Bulk synthesis of metal-organic hybrid dimers and their propulsion under electric fields.

Metal-organic hybrid particles have great potential in applications such as colloidal assembly, autonomous microrobots, targeted drug delivery, and colloidal emulsifiers. Existing fabrication methods, however, typically suffer from low throughput, high operation cost, and imprecise property control. Here, we report a facile and bulk synthesis platform that makes a wide range of metal-organic colloidal dimers. Both geometric and interfacial anisotropy on the particles can be tuned independently and conveniently, which represents a key advantage of this method. We further investigate the self-propulsion of platinum-polystyrene dimers under perpendicularly applied electric fields.
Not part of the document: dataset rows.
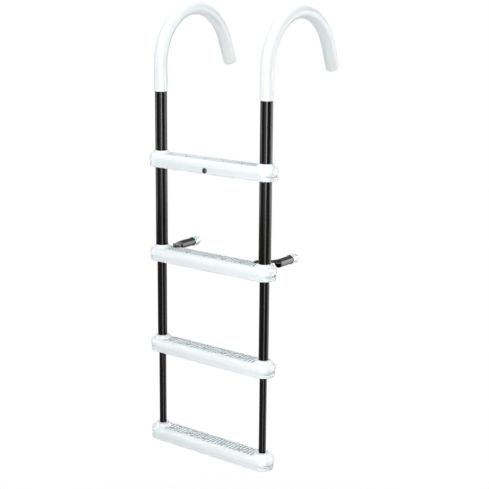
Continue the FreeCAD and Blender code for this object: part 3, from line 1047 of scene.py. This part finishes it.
@dataclass
class TreadGrip:
    """Rounded crowns on the ribs of every tread: straight, short, hooked and the small lenses.

    Lengths across the tread are measured from the line through the rails.
    """

    ladder: Ladder
    shapes: PathShapes
    ribs_per_bay: int = 6
    full_ribs: tuple[int, ...] = (0, 4, 5)
    short_ribs: tuple[int, ...] = (1, 2)
    hooked_rib: int = 3
    lens_rib: int = 1
    back: float = 0.0182
    front: float = -0.0182
    short_front: float = -0.0012
    half_width: float = 0.0026
    half_height: float = 0.0013
    crown: float = 0.001
    end_drop: float = 0.96
    line_points: int = 8
    hook_points: int = 14
    hook_radius: float = 0.0065
    hook_bend_start: float = -0.0079
    hook_foot: float = 0.0036
    foot_swell: float = 0.32
    swell_start: float = 0.62
    swell_length: float = 0.25
    lens_length: float = 0.0108
    lens_half_width: float = 0.003
    lens_y: float = -0.015
    pad_x: float = 0.13425
    pad_y: float = 0.020
    pad_clear: float = 0.0128
    pad_step: int = 2
    ease: float = 0.86

    def tree(self) -> bpy.types.NodeTree:
        """Geometry Nodes tree that lays every crown of one tread.

        Returns:
            The tree.
        """
        size = self.ladder
        inputs = {
            "Rim Height": 0.0,
            "Rail Y": size.rail_y,
            "Bays": size.bays,
            "Bay": size.bay,
            "Pitch": size.bay / self.ribs_per_bay,
            "Back": self.back,
            "Front": self.front,
            "Short Front": self.short_front,
            "Half Width": self.half_width,
            "Half Height": self.half_height,
            "Crown": self.crown,
            "Hook Radius": self.hook_radius,
            "Pad Clear": 0.0,
            "Plastic": "Material",
        }
        w, given = node_group("Geometry", "tread_grip", inputs)
        full = [self.ribs_at(w, given, rib, 1 if rib == 0 else 0) for rib in self.full_ribs]
        short = [self.ribs_at(w, given, rib) for rib in self.short_ribs]
        parts = []
        for points, front in ((full, given["Front"]), (short, given["Short Front"])):
            laid = self.straight(w, given, points, front)
            parts.append(self.rounded(w, laid, given["Half Width"], self.half_width))
        crowns = w.joined([*parts, self.hooked(w, given), self.lenses(w, given)])
        x, y, z = w.position()
        flat = w.per(given["Half Height"], given["Half Width"])
        height = w.least(w.times(z, flat), given["Crown"])
        level = w.minus(given["Rim Height"], given["Crown"])
        placed = w.placed(crowns, x, w.plus(y, given["Rail Y"]), w.plus(height, level))
        return w.close(Geometry=w.painted(placed, given["Plastic"]))

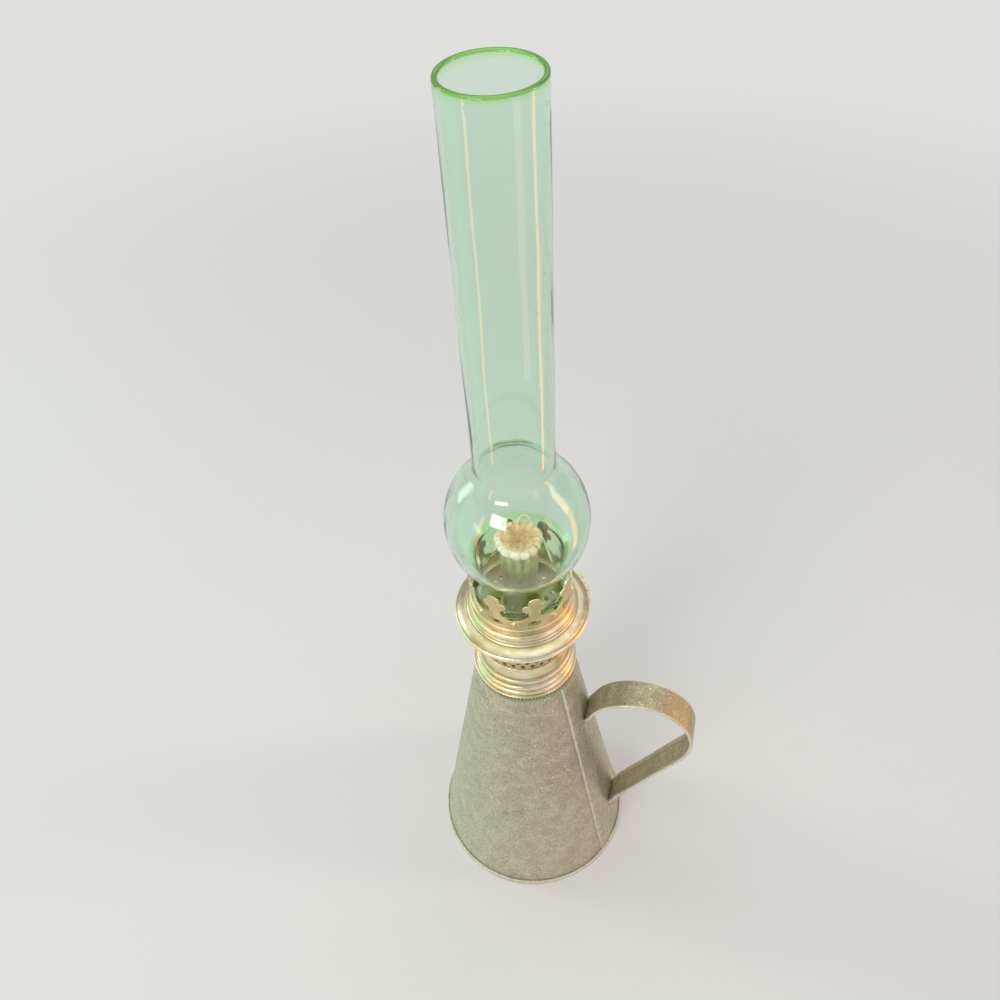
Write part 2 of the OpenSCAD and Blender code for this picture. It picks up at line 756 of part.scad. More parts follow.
module star_wheels() {
    color(dark_brass)
        for (side = [-1, 1])
            on_spindle(side * star_at - star_t / 2) difference() {
                linear_extrude(star_t) star();
                translate([0, 0, -1]) cylinder(h = star_t + 2, r = spindle_r, $fn = 48);
            }
}

// Dished thumbwheel with a scalloped rim and a hub
module thumbwheel() {
    web_t = 0.7;
    rim_t = 1.7;
    scallop_r = 0.62;
    hub_r = 2;
    hub_t = 2.4;
    color(brass) difference() {
        union() {
            on_spindle(thumb_at - web_t / 2) cylinder(h = web_t, r = thumb_r - 0.5);
            on_spindle(thumb_at - rim_t / 2) difference() {
                cylinder(h = rim_t, r = thumb_r);
                translate([0, 0, -1]) cylinder(h = rim_t + 2, r = thumb_r - 1.1);
            }
            on_spindle(thumb_at - hub_t) cylinder(h = hub_t, r = hub_r, $fn = 48);
        }
        on_spindle(thumb_at - rim_t) round_axis(thumb_scallops)
            translate([thumb_r + 0.15, 0, 0]) cylinder(h = 2 * rim_t, r = scallop_r, $fn = 24);
        on_spindle(thumb_at - hub_t - 1) cylinder(h = hub_t + 3, r = spindle_r, $fn = 48);
    }
}

// Domed rivet head on the outer end of the spindle
module spindle_rivet() {
    dome_r = 1.9;
    head_r = 1.5;
    rise = dome_r - sqrt(dome_r * dome_r - head_r * head_r);
    color(brass) on_spindle(thumb_at + spindle_end) difference() {
        translate([0, 0, rise - dome_r]) sphere(dome_r, $fn = 48);
        translate([0, 0, -2 * dome_r]) cylinder(h = 2 * dome_r, r = 2 * dome_r);
    }
}

// Woven wick: a tube that is open along one side up to the air duct
module wick() {
    low = pan_rise + sheet_t + wick_end_up;
    top = tube_top + rest_gap;
    open_top = duct_z + duct_h + wick_travel + 1;
    open_w = duct_w + 2 * wick_gap + 0.4;
    color(cotton) difference() {
        translate([0, 0, low]) cylinder(h = top - low, r = wick_r);
        translate([0, 0, low - 1]) cylinder(h = top - low + 2, r = wick_bore);
        rotate(duct_az) translate([0, -open_w / 2, low - 1])
            cube([tube_r, open_w, open_top - low + 1]);
    }
}

// End of the wick, spread over the tube's mouth in folds and dished in the middle
module wick_top() {
    low = tube_top + rest_gap;
    top = low + wick_top_h;
    eye_r = 1.2;
    dish = 1.6;
    fold_r = PI * wick_top_r / wick_folds * 0.82;
    color(cotton) intersection() {
        rotate_extrude()
            polygon(concat([[eye_r, low], [tube_bore - 0.2, low]],
                bow([tube_bore, low + 0.6], [wick_top_r - 0.4, top - 0.5], 0.35, 5),
                [[wick_top_r - 1.4, top], [eye_r, top - dish]]));
        translate([0, 0, low]) linear_extrude(wick_top_h) union() {
            circle(wick_top_r - fold_r * 0.75);
            for (i = [0:wick_folds - 1]) rotate(360 * i / wick_folds)
                translate([wick_top_r - fold_r, 0]) circle(fold_r, $fn = 32);
        }
    }
}

// Outline of the chimney's outside, from the foot to the top
function chimney_outline() =
    let (mid = [bulb_r - bulb_curve_r, chimney_z + bulb_up],
         low_fillet = 3, top_fillet = 7,
         low_c = [chimney_foot_r + low_fillet, mid[1]
             - sqrt(pow(bulb_curve_r + low_fillet, 2) - pow(chimney_foot_r + low_fillet - mid[0], 2))],
         top_c = [flue_r + top_fillet, mid[1]
             + sqrt(pow(bulb_curve_r + top_fillet, 2) - pow(flue_r + top_fillet - mid[0], 2))],
         low_a = atan2(low_c[1] - mid[1], low_c[0] - mid[0]),
         top_a = atan2(top_c[1] - mid[1], top_c[0] - mid[0]))
    concat([[chimney_foot_r, chimney_z + glass_t / 2]],
        arc(low_c, low_fillet, 180, low_a + 180, 5),
        arc(mid, bulb_curve_r, low_a, top_a, 28),
        arc(top_c, top_fillet, top_a + 180, 180, 8),
        [[flue_r, chimney_z + chimney_h - glass_t / 2]]);

module chimney() {
    foot_bead = 1.05;
    color(glass_green) rotate_extrude() {
        polygon(sheet(dedupe(chimney_outline()), glass_t));
        translate([chimney_foot_r - foot_bead, chimney_z + foot_bead]) circle(foot_bead, $fn = 48);
        translate([flue_r - glass_t / 2, chimney_z + chimney_h - glass_t / 2])
            circle(glass_t / 2, $fn = 48);
    }
}

font_cone();
font_bottom();
handle();
handle_solder();
font_collar();
burner_neck();
burner_floor();
burner_basket();
air_plate();
gallery_flange();
gallery_crown();
wick_tube();
draft_tube();
air_duct();
raiser_housing();
spindle_bush();
wick_spindle();
star_wheels();
thumbwheel();
spindle_rivet();
wick();
wick_top();
chimney();
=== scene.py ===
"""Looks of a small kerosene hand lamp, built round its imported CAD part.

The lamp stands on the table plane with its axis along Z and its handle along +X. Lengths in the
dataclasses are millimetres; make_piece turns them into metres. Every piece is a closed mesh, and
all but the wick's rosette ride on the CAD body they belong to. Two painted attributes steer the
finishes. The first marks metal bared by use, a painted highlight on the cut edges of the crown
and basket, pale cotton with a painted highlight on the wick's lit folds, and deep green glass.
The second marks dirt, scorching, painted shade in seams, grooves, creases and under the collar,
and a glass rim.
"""
import logging
import math
from dataclasses import dataclass, field
from enum import Enum
from functools import cached_property
from typing import Any, Optional, Sequence

import bmesh
import bpy
import numpy as np
from mathutils import Matrix, Vector


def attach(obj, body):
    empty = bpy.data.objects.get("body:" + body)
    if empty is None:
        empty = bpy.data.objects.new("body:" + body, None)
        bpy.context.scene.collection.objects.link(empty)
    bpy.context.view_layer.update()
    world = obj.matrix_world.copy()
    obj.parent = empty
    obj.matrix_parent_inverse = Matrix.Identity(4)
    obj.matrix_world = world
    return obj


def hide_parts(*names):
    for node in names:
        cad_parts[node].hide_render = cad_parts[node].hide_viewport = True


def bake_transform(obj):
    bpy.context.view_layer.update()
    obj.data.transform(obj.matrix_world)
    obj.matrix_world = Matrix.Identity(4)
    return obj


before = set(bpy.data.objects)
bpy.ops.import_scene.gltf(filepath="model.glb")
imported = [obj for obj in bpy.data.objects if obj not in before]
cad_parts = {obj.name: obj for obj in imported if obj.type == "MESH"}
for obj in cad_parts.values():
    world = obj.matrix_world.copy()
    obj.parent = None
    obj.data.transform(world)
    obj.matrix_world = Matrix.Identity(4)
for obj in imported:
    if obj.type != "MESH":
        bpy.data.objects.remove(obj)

MM = 0.001
BLACK = (0.0, 0.0, 0.0)
CORNER_POINTS = 5
LOG = logging.getLogger("lamp")
Colour = tuple[float, float, float]
Grid = np.ndarray
Material = bpy.types.Material
Object = bpy.types.Object


class Body(str, Enum):
    """The CAD bodies."""

    FONT = "font"
    BURNER = "burner"
    GEAR = "wick_gear"
    WICK = "wick"
    CHIMNEY = "chimney"


class Slot(str, Enum):
    """The record's material slots."""

    ZINC = "zinc_sheet"
    SOLDER = "solder"
    BRASS = "brass"
    DULL = "dull_brass"
    COTTON = "cotton"
    GLASS = "green_glass"


# Node graphs and finishes


@dataclass(frozen=True)
class Patch:
    """Noise patches about size mm across, from to[0] at the level low to to[1] at high."""

    size: float
    low: float
    high: float
    detail: float = 3.0
    rough: float = 0.55
    to: tuple = (0.0, 1.0)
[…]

In 1 × 10(-4) M KCl solution, the dimers exhibit both linear and circular motion with the polystyrene lobes facing toward the moving direction, due to the induced-charge electroosmotic flow surrounding the metal-coated lobes. Surprisingly, in deionized water, the same dimers move in an opposite direction, i.e., the metallic lobes face the forward direction. This is because of the impact of another type of electrokinetic flow: the electrohydrodynamic flow arising from the induced charges on the conducting substrate. The competition between the electrohydrodynamic flow along the substrate and the induced-charge electroosmotic flow along the metallic lobe dictates the propulsion direction of hybrid dimers under electric fields. Our synthetic approach will provide potential opportunities to study the combined impacts of the geometric and interfacial anisotropy on the propulsion, assembly, and other applications of anisotropic particles.